I know it sounds rough and harsh, but if there are no midsize publishers, if there are no early-stage investments, then we get the lunatics like me. We just make stuff. You know, get me in front of a keyboard and make me too bored, and I will make you a video game. That's what I do.
I don't think we're going to see 2008 again, which was, you know, the first Assassin's Creed, Mirror's Edge, stuff like that, where we get this double-A indie. Maybe I'll be wrong about this, but 2026, I think, is a good time to look at the market, research it, but a great time to make smaller games and weird stuff.
There are bound to be some very good ones that just didn't quite hit the mark, and you could bring them there if you had a good publishing and marketing plan. If you could engage that audience, they would buy it.
How Indie Studios Should Adapt to Changing Conditions
I think developers should be cautious but curious. There are more paths than ever – building inside UEFN or Roblox, starting with game jams, or growing a small prototype into something bigger.
Personally, I’ve been using new tools to make bold prototypes and reconnect with old teammates. Even though Supermoves is a bit of a cautionary tale about timing and markets, I’d still rather ship projects than never try.
I don't have a defeatist mindset. I love making games, and I’m genuinely excited about what comes next.
Marketing & Promotion
I think a lot of games are becoming kind of cookie-cutter. They're made of a template and everything's there, but there's no unique twist to it. A lot of new games like ARC Raiders are doing this very well. They're showing cool visuals, animations, stuff like that, trying to get ahead of the pack with the extraction shooter genre. But when you're making something really odd, like, for example, our parkour game, I think you need to entangle people very early on. We tried everything: esports organizations, a marketing agency, we had a publisher, and yet we still failed.
There is no one single recipe for success. I think many of the things and challenges we were facing were that we didn't have enough of the game to show early on. We didn't have a build of the game that was in such a visually polished state. You could see that in our earlier trailers. It was kind of janky. And that kind of reflected every player's sentiment because they don't get to play your game. They get to see your game. They see the first trailer, and they have already made their opinion in five seconds, and then other streamers might be getting on top of that and going, "Hey, this looks kind of like crap. It's not ready yet, and it's not going to be good." And that kind of early player sentiment is something that I want to look at and discuss.
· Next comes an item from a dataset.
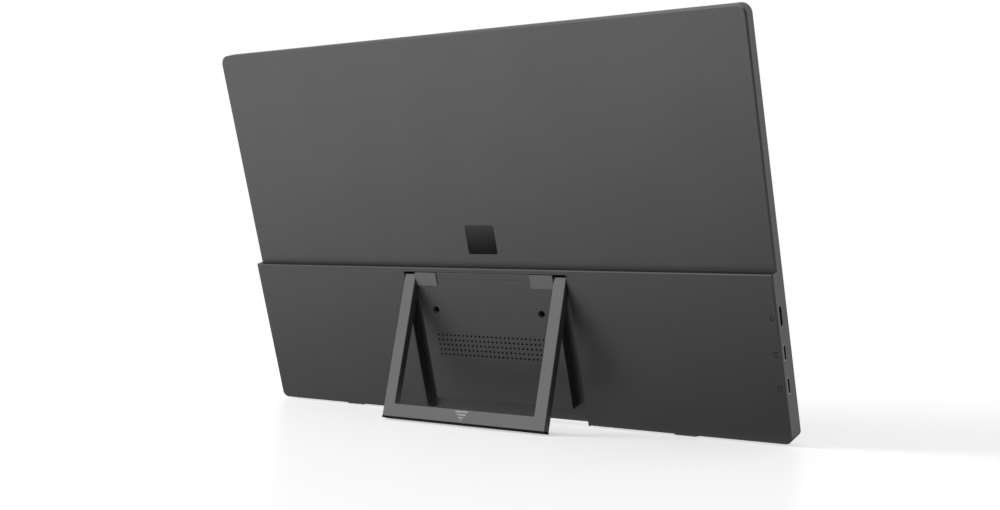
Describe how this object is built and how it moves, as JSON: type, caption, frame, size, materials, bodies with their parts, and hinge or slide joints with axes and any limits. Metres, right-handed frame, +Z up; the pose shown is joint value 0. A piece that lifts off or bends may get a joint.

I think if you have a dedicated streamer base or a community that you're already resonating with, and you can double down and go there like, "Hey, I've been a part of this community for years. Here's what I'm working on. You know, you're all my friends, check it out." That's something that we should have utilized more.
The second thing is very important. I would immediately get a marketing agency the second you have something to show from your game. Get a person who can do trailers. There are individuals and companies, and the individuals are usually better than the companies at this. Doing something that really resonates with your target audience is hard because you don't know what they want. They don't know what they want. You need to show them something that they love without them loving it yet.
That's the worst thing that you can do because then they go, "Oh, it's like BioShock. It's like Tony Hawk's. It's like Halo." They draw these comparisons because that's what you should be doing. You should be making a game that is maybe 50% or 60% something old, maybe 40% to 50% something unique and refined that you have added, and a 10% special sauce, as I like to call it. So that's some kind of unique kicker that nobody else has.
I know for a fact there are a couple of publishers who do things in a very clever way. They do not make a video game. They make a trailer. They make a Steam page for that trailer and they see how many wishlists it gets. And that determines basically whether they are going to continue with that project or dump it just based on the trailer. They never did anything more than maybe a little prototype. And that's one way to do market analysis and engagement. You can go check out which genres work and don't. But I think in many cases that sort of user testing is missing from games, and that can help other people. And I wish we had the time to engage with this.
We were a tiny team, and often, we didn't have time to do marketing. So my third piece of advice would be to get a dedicated person for this. Just get somebody from your team who can go be like, "Oh, I'll be the community manager. I'll engage these people. I'll talk to these people, market it this way." That's something that I think we should have had early on. We tried that many times in many ways, but we didn't get it working. But just once, if we had it working, I bet Supermoves would be something people would talk about. It's a slippery slope.
Looking Forward
There’s a complicated situation around the rights to Supermoves, largely tied to how public funding and loan structures were set up. As a result, the game can’t currently be relisted on Steam.
I hope this can be resolved in the future. I’d love to bring the servers back online and let people experience the game again. For now, my hands are tied, but I’ve committed to keeping the Supermoves community informed.
Personally, I’m starting a new startup, and some former Makea Games team members are already involved. It’s early, but it’s something I’m very excited about.
Plans for Supermoves
My hope is still to resolve the current situation and bring Supermoves: World of Parkour back in some form. Right now, even showcasing the game by our old teammates to future employers is difficult, which is frustrating for everyone involved. I’d love nothing more than to host the servers again, run tournaments, and show people what the game is.
There’s ongoing discussion around game preservation, and Supermoves ended up in a uniquely complicated spot due to how funding and rights intersected. With enough dialogue and a bit of luck, I hope there’s a path forward.
For now, my focus is on making new games. I’ve got a lot of ideas cooking, and creating crazy new video games is how I contribute to this industry. Hopefully one day, Supermoves can return – maybe even in a remastered form. Until then, we wait and see what comes next.